2. Authenticity Fosters Two-Way Trust

Trust is essential in the workplace, yet roughly one in four employees don’t trust their employers, according to a recent Deloitte study published in the MIT Sloan Management Review.

“Trust is an underlying, sometimes unseen force we don’t even think about a lot of times that really affects how we move and feel throughout relationships,” Averbeck says.

Trust is also good for business: Trusting employees are 260% more motivated to work, have 41% lower rates of absenteeism and are 50% less likely to look for another job, the Deloitte study found.

Averbeck says building trust starts with defining it: Trust means having confidence in someone’s character, integrity and competency.

“Trust can be a great basis for a relationship or it can tear it down,” she adds. “If you don’t have trust, you don’t have buy-in.”

If you or the workers you manage are missing one of those three pillars, you may have been unable to build trust, so focus on finding or demonstrating all three.

3. Leadership Requires Authenticity and Vulnerability

“Many people think of being vulnerable as being a victim or Milquetoast or sad . . . but it’s the emotion we experience during times of uncertainty, risk and emotional exposure,” Averbeck says.

“Studies show vulnerability is a prerequisite of all daring leadership behaviors,” she adds. “If we can’t handle vulnerability in a way that aligns and furthers our organizational goals, we can’t lead.”

In fact, in her bestselling book “Daring to Lead,” researcher Brené Brown identifies “rumbling with vulnerability” as one of the four major skills of daring leadership. She advocates for “embracing relational vulnerability between leaders and employees” as a pathway toward better listening, open-mindedness, honesty and support.

But being vulnerable does not mean oversharing or “getting in the box” with the people you work with. You must act as a trusted safety leader to help move them forward.

4. Authenticity Allows You to Create Boundaries

While the idea of boundaries can cause people to bristle, they are important, Averbeck says.

“Boundaries are the distance in which I can love you and me simultaneously,” she explains. Boundaries create the space you are holding for yourself in a situation, allowing you to take a minute and feel your way through it, complete a self-assessment and come back in a better space to take on a situation.

“Boundary work is deep work and it takes a lot of self-reflection to figure out how to implement your boundaries,” Averbeck says.

It’s important to note that boundaries are not parameters that you set up for others to maintain. You must do that work. Other people are not responsible for knowing and figuring out your boundaries.

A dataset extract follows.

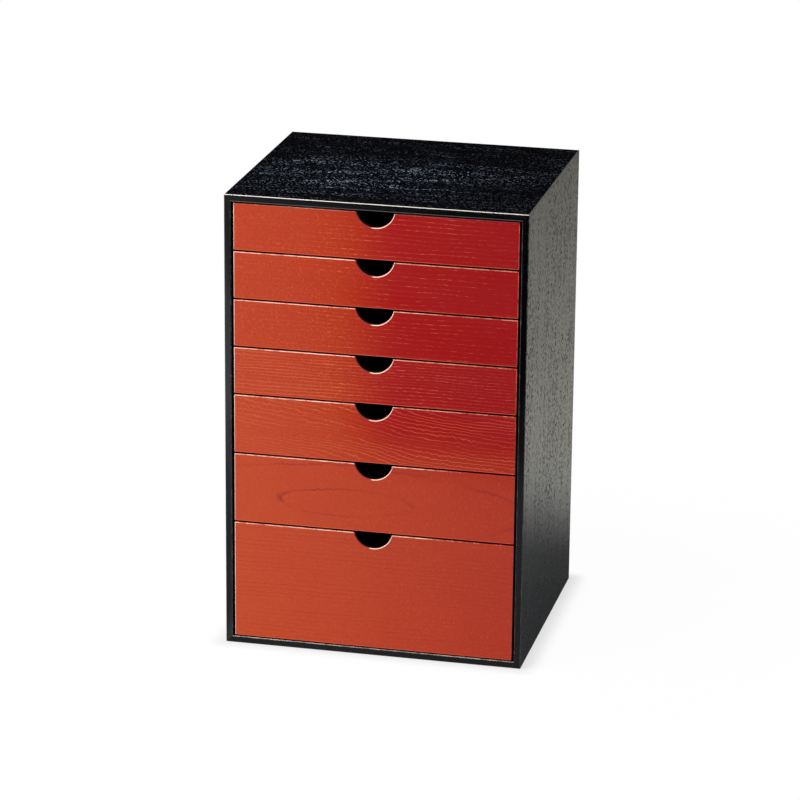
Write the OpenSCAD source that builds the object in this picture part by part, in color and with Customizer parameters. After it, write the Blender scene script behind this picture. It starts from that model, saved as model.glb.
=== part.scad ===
// Tabletop chest of seven drawers: a mitred carcass of thin lacquered boards,
// and drawers that hang on runners in the side boards. Each drawer front has
// a round finger notch in its top edge. Drawer 1 is the top one.
//
// Millimetres. The origin is on the floor under the middle of the chest, +Z is
// up, and the drawers open towards -Y.

/* [Carcass] */
// Width of the chest over its side boards
chest_w = 305; // [260:1:400]
// Depth of the chest from front edges to back
chest_d = 265; // [220:1:340]
// Height of the chest over its top and bottom boards
chest_h = 470; // [440:1:560]
// Thickness of the four outer boards
board_t = 7; // [6:0.5:10]
// Rounding of the boards' front edges and outer corners
board_round = 0.8; // [0.3:0.1:1.5]
// Thickness of the plywood back panel
back_panel_t = 3; // [2:0.5:5]
// Width of the rebate that the back panel laps into
back_lap = 4; // [2.5:0.5:5]
// Play of a plywood panel in its rebate or groove
panel_gap = 0.2; // [0.1:0.05:0.4]

/* [Mitre splines] */
// Thickness of a spline
spline_t = 1.5; // [1:0.1:2]
// Width of a spline, half of it in each board
spline_w = 5; // [3:0.5:6]
// Distance from the inner corner to a spline, along the mitre
spline_seat = 3.8; // [3.2:0.1:4.4]
// How far the splines stop behind the front edges
spline_stop = 12; // [5:1:40]

/* [Runners] */
// Height of a runner
runner_h = 7; // [5:0.5:8]
// Depth of a runner's housing in the side board
runner_housing = 2.5; // [1.5:0.5:4]
// How far a runner starts behind the back of the drawer front
runner_setback = 8; // [3:0.5:30]
// Running clearance round a runner in the groove of its drawer
runner_gap = 0.3; // [0.15:0.05:0.5]
// Play that the glue fills round a housed or pegged piece
glue_gap = 0.05; // [0.02:0.01:0.1]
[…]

5. Authenticity Helps You Better Handle Tricky Conversations

Being your authentic self can allow you to handle difficult conversations authentically and compassionately, but it’s not easy.

“We tend to couch things and apologize a lot so the blowback is better, but how do we speak the truth in a way that’s just open and as appropriate as we can be?” Averbeck asks.

To achieve this, first ask yourself these three questions: Is what you’re about to say kind? Is it helpful? Is it necessary? Not all truths need to be spoken out loud, she adds.

Then use this three-step method to speak authentically:

  1. Go back to your values. You may think, “It’s my job to have this conversation. I’m doing my best and I believe it needs to happen.”
  2. Be clear. Too often, we process things out loud, couch what we’re saying and it confuses people, Averbeck says. Trust in your message and be confident in what you’re saying. 
  3. Be willing to accept the outcome. Difficult conversations can lead to tears, yelling and withdrawal, but if you’re clear about your why, your values and the message, you have to be willing to accept the outcome. Above all, be a good listener in these moments, Averbeck says.

By practicing self-awareness, vulnerability and speaking your truth, you can be authentic in the workplace and start fostering better relationships as a safety leader.